2 C         almond flour
3            eggs
2  Tbs    brown sugar
1/2 tsp    baking soda
grated peel from 1 lemon
juice from that one lemon
dash       salt
1 tsp       vanilla
1/4 C      overripe banana, mashed (about half a medium banana)
2 Tbs      applesauce
1 C         strawberries, chopped (fresh! don't use frozen or it'll come out soggy!)


1. Preheat oven to 350 degrees. Prepare muffin pan or use muffin pan liners.
2. Mix together almond flour, baking soda, brown sugar, and salt
3. Add in lemon juice and peel, eggs, vanilla, mashed banana, and applesauce. Mix until smooth.
4. Fold in strawberries.
5. Evenly pour batter into muffin tin.
6. Bake for 25 minutes.
7. Try not to singe your tastebuds off by eating a muffin right out of the oven.

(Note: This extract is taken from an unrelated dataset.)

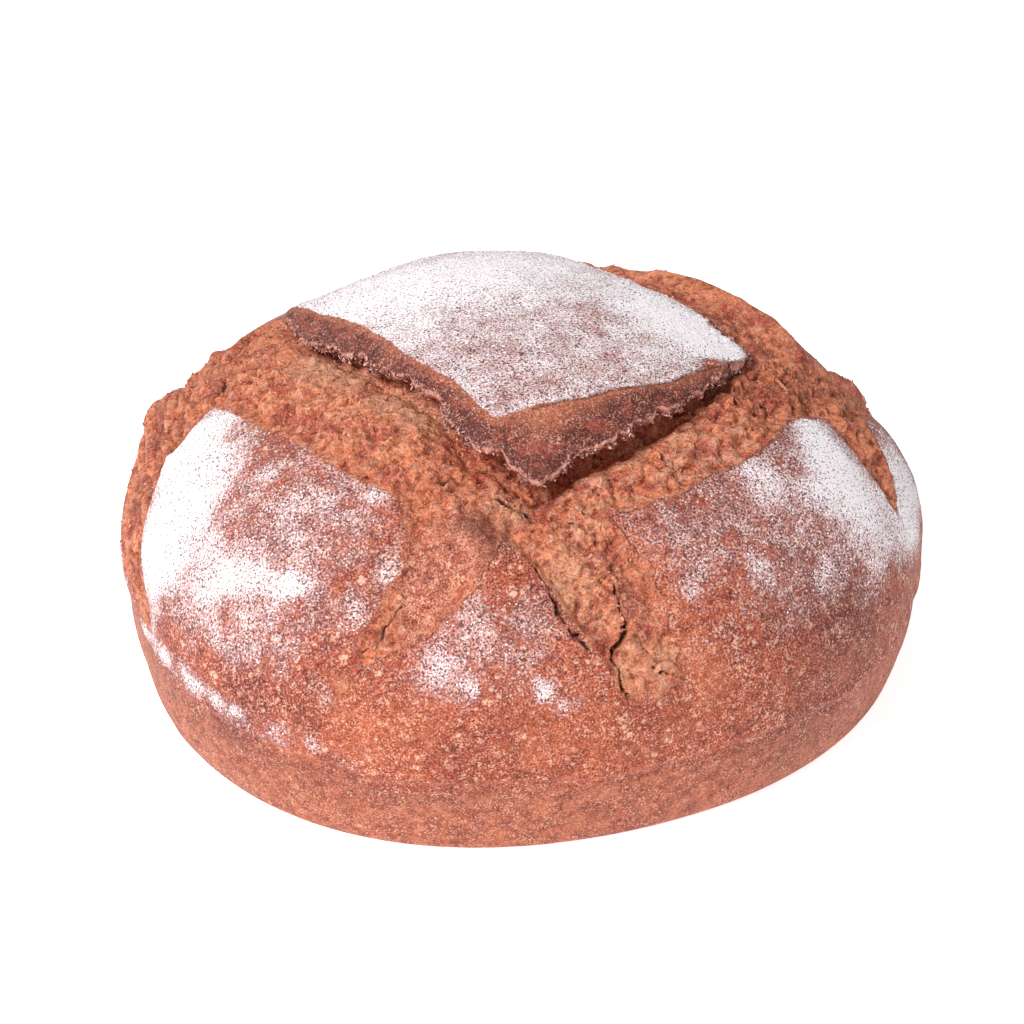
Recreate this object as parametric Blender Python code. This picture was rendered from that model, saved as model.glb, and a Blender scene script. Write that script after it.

I had used frozen strawberries, because that's what I had on hand, so my muffins ended up a bit on the soggy side. They were deeellliiicioouuuss, but I will definitely use fresh strawberries next time! You can have these as just a snack during the day or make it a part of your breakfast. I'll continue to come up with more almond flour muffin recipes, as I really enjoy the simplicity of these.

1 comment:

  1. I just made the blueberry muffin recipe, and it's delicious!! Didn't have any applesauce on hand, so just added some oil. Turned out great! Thanks for sharing!